Atacam-se ao que se chama hoje de “direitos de solidariedade” que submete os
interesses particulares ao interesses coletivos e comuns.
Estão sendo
erodidas as duas pilastras fundamentais que historicamente construíram o bem
comum: a participação dos cidadãos (cidadania ativa) e a cooperação de
todos. Em seu lugar, a atual ordem imposta pelos que perpetraram o golpe,
enfatiza as noções de rentabilidade, de flexibilização, de adaptação e de
competividade. A liberdade do cidadão é substituída pela liberdade das forças
do mercado, o bem comum, pelo bem particular e a cooperação, pela
competitividade.
A
participação e a cooperação asseguravam a base do interesse e do comum. Negados
esses valores, a existência de cada um não está mais socialmente garantida nem
seus direitos afiançados. Logo, cada um se sente constrangido o garantir o seu.

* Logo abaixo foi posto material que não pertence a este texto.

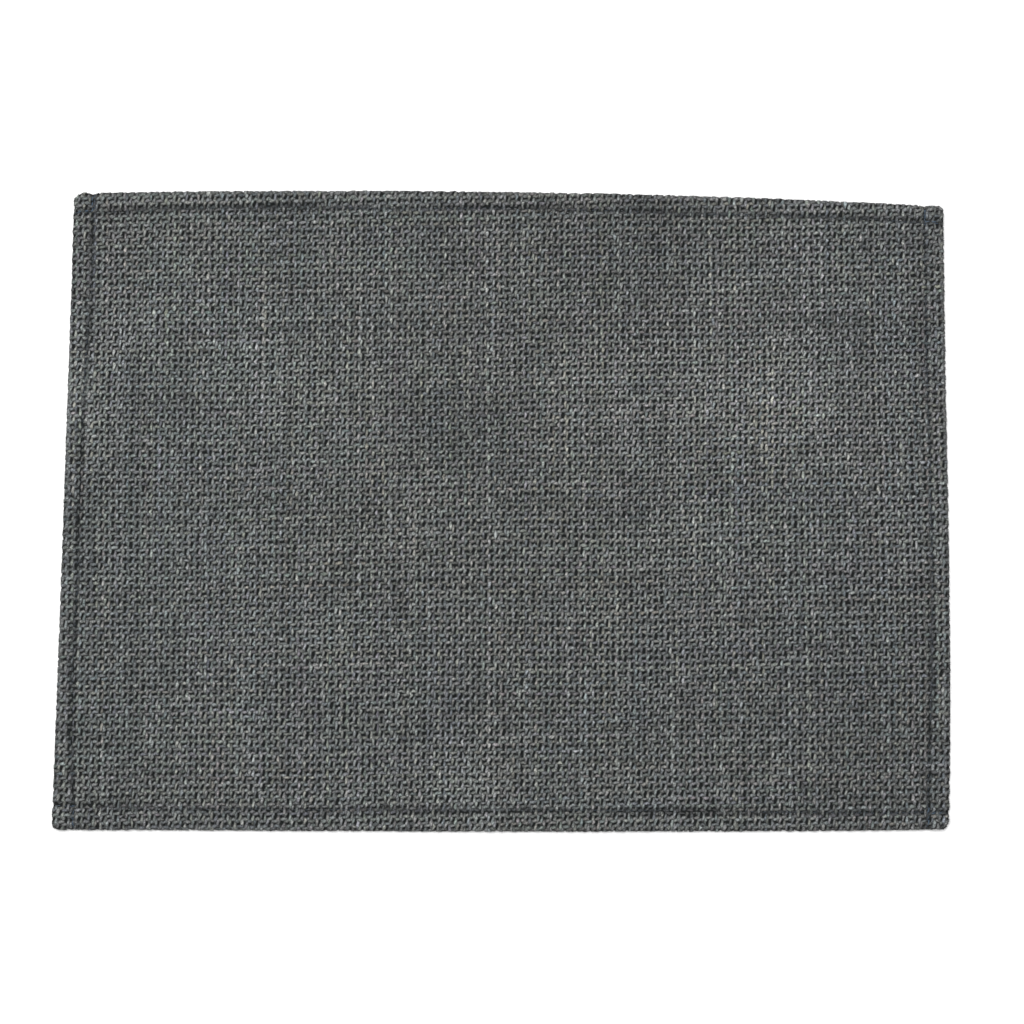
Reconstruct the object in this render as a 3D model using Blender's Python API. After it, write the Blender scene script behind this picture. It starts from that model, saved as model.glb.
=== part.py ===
"""Woven fabric placemat: one panel of thick cloth with its four edges turned under and stitched.

The long side runs along X, the mat lies flat with its underside at Z = 0, and the origin is the
middle of its footprint on the table. Sizes are in millimetres until the mesh is made in metres.
"""

import math

import bmesh
import bpy

METRES = 0.001             # metres in a millimetre

# Driving dimensions, in millimetres.
LENGTH = 457.2             # nominal long side, 18 inches
WIDTH = 330.2              # nominal short side, 13 inches
CLOTH = 2.0                # one layer of the cloth
HEM = 3.6                  # two layers, pressed together by the stitching
HEM_WIDTH = 11.0           # outer fold to the raw edge of the layer turned under
STITCH_INSET = 9.0         # outer fold to the line of stitching
SLOPE_END = 18.0           # where the panel lies flat on the table again
CORNER_SHARE = 0.45        # of a second hem's extra height, where two hems cross
FIELD_COLUMNS = 10
FIELD_ROWS = 7
SHARP_ANGLE = math.radians(60)
CLOTH_COLOUR = (0.102, 0.109, 0.107, 1.0)
CLOTH_ROUGHNESS = 0.9

# A hand-hemmed mat isn't a true rectangle. Each side, measured outwards from the nominal
# rectangle: shift moves all of it, lean swings it about its middle, bow bends its middle out,
# and sway is a slight S. Sides are read towards +X or +Y.
SIDES = {
    # side      shift  lean   bow  sway
    "left":    (0.2,  -1.4, -0.2,  0.1),
    "right":   (-0.7, -0.5,  1.1,  1.4),
    "bottom":  (-0.8, -2.7,  1.0, -0.6),
    "top":     (-2.6, -2.1,  4.1, -0.5),
}

# Radius of each turned corner.
CORNER_RADIUS = {
    ("left", "top"): 4.7,
    ("right", "top"): 2.6,
    ("left", "bottom"): 3.1,
    ("right", "bottom"): 4.0,
}

# Cross-section of a hem, from the outer fold towards the middle of the mat: how far in, how
# much of the fold's full thickness stands there, the height that the hem adds to the cloth,
# and how far the underside is lifted off the table beyond the raw edge.
LAYER = HEM - CLOTH
HEM_SECTION = [
    # inset             fullness  added         lifted
    (0.0,               0.00,     LAYER,        0.0),
    (0.35,              0.52,     LAYER,        0.0),
    (1.3,               0.90,     LAYER,        0.0),
    (3.0,               1.00,     LAYER + 0.1,  0.0),
    (STITCH_INSET - 2,  1.00,     LAYER - 0.2,  0.0),
    (STITCH_INSET - 1,  1.00,     LAYER - 0.5,  0.0),
    (STITCH_INSET,      1.00,     LAYER - 0.9,  0.0),
    (STITCH_INSET + 1,  1.00,     LAYER - 0.7,  0.0),
    (HEM_WIDTH,         1.00,     LAYER - 0.7,  0.0),
    (HEM_WIDTH + 0.2,   1.00,     LAYER - 0.7,  0.8),
    (HEM_WIDTH + 3,     1.00,     0.35,         0.3),
    (SLOPE_END,         1.00,     0.0,          0.0),
]
INSET, FULLNESS, ADDED, LIFTED = range(4)


def clear_scene():
    for item in list(bpy.data.objects):
        bpy.data.objects.remove(item)


def side_reach(side, along):
    """How far a side lies from the middle of the mat, where along runs from -1 to 1."""
    half = (LENGTH if side in ("left", "right") else WIDTH) / 2
    shift, lean, bow, sway = SIDES[side]
    return half + shift + lean * along + bow * (1 - along ** 2) + sway * (along ** 3 - along)


def stations(half, field_count):
    """Places of the mesh lines from -1 to 1: close together over the hems, even between them."""
    hem = [1 - row[INSET] / half for row in HEM_SECTION]
    flat = hem[-1]
    field = [flat * (2 * step / field_count - 1) for step in range(1, field_count)]
    return [-place for place in hem] + field + hem[::-1]


def section(inset, column):
    """A column of the hem's cross-section at an inset, straight between its rows."""
    for near, far in zip(HEM_SECTION, HEM_SECTION[1:]):
        if inset <= far[INSET]:
            share = (inset - near[INSET]) / (far[INSET] - near[INSET])
            return near[column] + share * (far[column] - near[column])
    return HEM_SECTION[-1][column]


def plan_point(across, up):
    """Where a place on the nominal rectangle, given from -1 to 1 each way, lies on the mat."""
    left, right = -side_reach("left", up), side_reach("right", up)
    bottom, top = -side_reach("bottom", across), side_reach("top", across)
    x = left + (right - left) * (across + 1) / 2
    y = bottom + (top - bottom) * (up + 1) / 2
    return x, y


def rounded(across, up):
    """Draw the places near a corner in, so that its square rings become arcs."""
    radius = CORNER_RADIUS["right" if across > 0 else "left", "top" if up > 0 else "bottom"]
    in_x = radius - (1 - abs(across)) * LENGTH / 2
    in_y = radius - (1 - abs(up)) * WIDTH / 2
    if in_x <= 0 or in_y <= 0:
        return across, up
    pull = 1 - max(in_x, in_y) / math.hypot(in_x, in_y)
    across -= math.copysign(in_x * pull * 2 / LENGTH, across)
    up -= math.copysign(in_y * pull * 2 / WIDTH, up)
    return across, up


def heights(across, up):
    """Underside and top of the cloth at a place on the nominal rectangle."""
    inset_x = (1 - abs(across)) * LENGTH / 2
    inset_y = (1 - abs(up)) * WIDTH / 2
    smaller, larger = sorted((section(inset_x, ADDED), section(inset_y, ADDED)))
    top = CLOTH + larger + CORNER_SHARE * smaller
    under = max(section(inset_x, LIFTED), section(inset_y, LIFTED))
    if min(inset_x, inset_y) <= HEM_WIDTH:
        under = 0.0
    fold_line = HEM / 2
    fullness = section(min(inset_x, inset_y), FULLNESS)
    return [fold_line + fullness * (height - fold_line) for height in (under, top)]


def add_face_of_cloth(mesh, columns, rows, is_top):
    """Add one face of the cloth as a grid, its lines closer together over the hems."""
    grid = bmesh.ops.create_grid(
        mesh, x_segments=len(columns) - 1, y_segments=len(rows) - 1, size=1.0)
    for vertex in grid["verts"]:
        column = round((vertex.co.x + 1) / 2 * (len(columns) - 1))
        row = round((vertex.co.y + 1) / 2 * (len(rows) - 1))
        across, up = columns[column], rows[row]
        x, y = plan_point(*rounded(across, up))
        z = heights(across, up)[is_top]
        vertex.co = (x * METRES, y * METRES, z * METRES)
    if not is_top:
        faces = {face for vertex in grid["verts"] for face in vertex.link_faces}
        bmesh.ops.reverse_faces(mesh, faces=list(faces))


def centre_on_footprint(mesh):
    """Put the origin in the middle of the mat's footprint."""
    xs = [vertex.co.x for vertex in mesh.verts]
    ys = [vertex.co.y for vertex in mesh.verts]
    middle = ((min(xs) + max(xs)) / 2, (min(ys) + max(ys)) / 2, 0.0)
    bmesh.ops.translate(mesh, verts=mesh.verts, vec=[-value for value in middle])


def make_material():
    material = bpy.data.materials.new("placemat_cloth")
    material.use_nodes = True
    shader = material.node_tree.nodes["Principled BSDF"]
    shader.inputs["Base Color"].default_value = CLOTH_COLOUR
    shader.inputs["Roughness"].default_value = CLOTH_ROUGHNESS
    shader.inputs["Metallic"].default_value = 0.0
    return material


def make_placemat(collection):
    mesh = bmesh.new()
    columns = stations(LENGTH / 2, FIELD_COLUMNS)
    rows = stations(WIDTH / 2, FIELD_ROWS)
    for is_top in (False, True):
        add_face_of_cloth(mesh, columns, rows, is_top)
    bmesh.ops.remove_doubles(mesh, verts=mesh.verts, dist=0.001 * METRES)
    centre_on_footprint(mesh)
    data = bpy.data.meshes.new("placemat_cloth")
    mesh.to_mesh(data)
    mesh.free()
    data.shade_smooth()
    data.set_sharp_from_angle(angle=SHARP_ANGLE)
    data.materials.append(make_material())
    placemat = bpy.data.objects.new("placemat_cloth", data)
    collection.objects.link(placemat)
    return placemat


def main():
    clear_scene()
    collection = bpy.data.collections.new("fabric_placemat")
    bpy.context.scene.collection.children.link(collection)
    make_placemat(collection)


main()
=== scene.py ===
"""Looks of the woven fabric placemat: strands, painted shade sheet, hem stitching, light and
camera.

Every strand of the cloth is laid in flat cloth coordinates, in millimetres from the middle of
the cut panel, and cloth_point() then folds the hems under and puts the panel on the table.
"""

import math

import bpy
import numpy as np
from mathutils import Matrix, Vector


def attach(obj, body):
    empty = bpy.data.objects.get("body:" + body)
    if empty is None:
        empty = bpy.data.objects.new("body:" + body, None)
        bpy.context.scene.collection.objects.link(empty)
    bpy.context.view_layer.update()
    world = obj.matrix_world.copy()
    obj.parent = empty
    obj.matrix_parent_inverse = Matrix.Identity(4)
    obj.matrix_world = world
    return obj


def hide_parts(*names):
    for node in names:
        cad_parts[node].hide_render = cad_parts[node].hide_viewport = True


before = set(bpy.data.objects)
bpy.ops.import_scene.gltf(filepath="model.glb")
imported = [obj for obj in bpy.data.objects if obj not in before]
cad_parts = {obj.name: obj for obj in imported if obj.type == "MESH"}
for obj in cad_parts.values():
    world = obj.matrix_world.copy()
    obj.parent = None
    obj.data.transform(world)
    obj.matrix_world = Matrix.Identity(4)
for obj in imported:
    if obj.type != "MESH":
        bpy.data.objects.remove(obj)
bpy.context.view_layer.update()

NODE = "placemat_cloth"
BODY = "root"
METRES = 0.001
SEEDS = {"strands": 20, "stitches": 21, "mottles": 23, "drift": 27}

# The panel, with the same sizes as the solid, in millimetres.
LENGTH = 457.2
WIDTH = 330.2
CLOTH = 2.0                # one layer
HEM = 3.6                  # two layers, pressed together
HEM_WIDTH = 11.0           # outer fold to the raw edge of the layer turned under
STITCH_INSET = 9.0         # outer fold to the stitching, typically
SLOPE_END = 18.0           # where the panel lies flat on the table again
CORNER_SHARE = 0.45        # of a second hem's extra height, where two hems cross
FOLD_RADIUS = 0.8          # of the middle of the cloth, round the outer fold
FOLD_BULGE = 0.85          # of the loosely laid strands, out past the pressed fold
FOLD_REACH = 2.2           # where strands lie flatter and wider, pulled round the outer fold
FOLD_FLATTENING = 0.5      # of their rise there, as a share
FOLD_WIDENING = 0.15       # of the strands themselves there, as a share
HALF_LENGTH = LENGTH / 2
HALF_WIDTH = WIDTH / 2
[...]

Assim surge um individualismo avassalador, acolitado por ondas de ódio, de
homofobia, de machismo e de todo tipo de discriminações.
O propósito
dos atuais gestores, já reconhecidos como incompetentes, alguns até imbecilizados
é: o mercado tem que ganhar e a sociedade deve perder. Ingenuamente creem ainda
que é o mercado que vai regular e resolver tudo. Se assim é por que vamos
construir o bem comum? Deslegitimou-se o bem-estar social e o bem comum foi
enviado ao limbo.
Mas cabe
denunciar: quanto mais se privatiza mais se legitima o interesse particular em
detrimento do interesse geral além de enfraquecer o Estado, o gerenciador do
interesse geral. Estão nos impondo um killer capitalismo. Quanto de
perversidade social e de barbárie vão aguentar os movimentos sociais, aqueles
que da pobreza estão sendo jogados para a miséria, os partidos de raiz popular
e a inteligentzia brasileira com sentido de nação e de soberania de nosso pais?
Esclareçamos
o conceito de bem comum. No plano infra-estrutural o bem comum
é o acesso justo de todos aos bens comuns básicos como à alimentação, à saúde,
à moradia, à energia, à segurança e à comunicação. No plano social é
a possibilidade de levar uma vida material e humana satisfatória na dignidade e
na liberdade num ambiente de convivência pacífica.
Pelo fato
de estar sendo desmantelado pela atual ordem injusta, o bem comum deve agora
ser reconstruído. Para isso, importa dar hegemonia à cooperação e não à
competição e articular todas as forças comprometidas com o interesse geral a
resistir, a pressionar e a ganhar as ruas.
Por outro
lado, o bem comum não pode ser concebido antropocentricamente. Hoje
desenvolveu-se a consciência da interdependência de todos os seres com todos e
com o meio no qual vivemos. Nós enquanto humanos, somos um elo, embora
singular, da comunidade de vida e responsáveis pelo bem comum também desta
comunidade de vida. Não podemos vender nossas terras nem deixar de delimitar os
territórios indígenas, os donos originários de nosso país nem descuidar do
desmatamento desenfreado da Amazônia como está ocorrendo agora.
Nós
humanos, possuímos os mesmos constituintes físico-químicos com os quais se
constrói o código genético de todo o vivente. Dai se deriva um parentesco
objetivo entre todos os seres vivos como o tem enfatizado o Papa Francisco em
sua encíclica sobre a ecologia integral. Por isso cuidar e defender a natureza
é cuidar e defender a nós mesmos, pois somos parte dela. Em razão desta
compreensão o bem comum não pode ser apenas humano, mas de toda a comunidade
terrenal e biótica com quem compartimos a vida e o destino.
Cooperação
se reforça com mais cooperação, pois aqui reside a seiva secreta que alimenta e
revigora permanentemente o bem-comum, atacado pelas forças que ocuparam o
Estado e seus aparelhos no interesse de poucos contra o bem comum de todos os
demais.
Leonardo Boff é articulista do JB on line e escreveu: De onde
vem? o Universo, a Terra, a vida, o espírito, Mar de Ideias, Rio.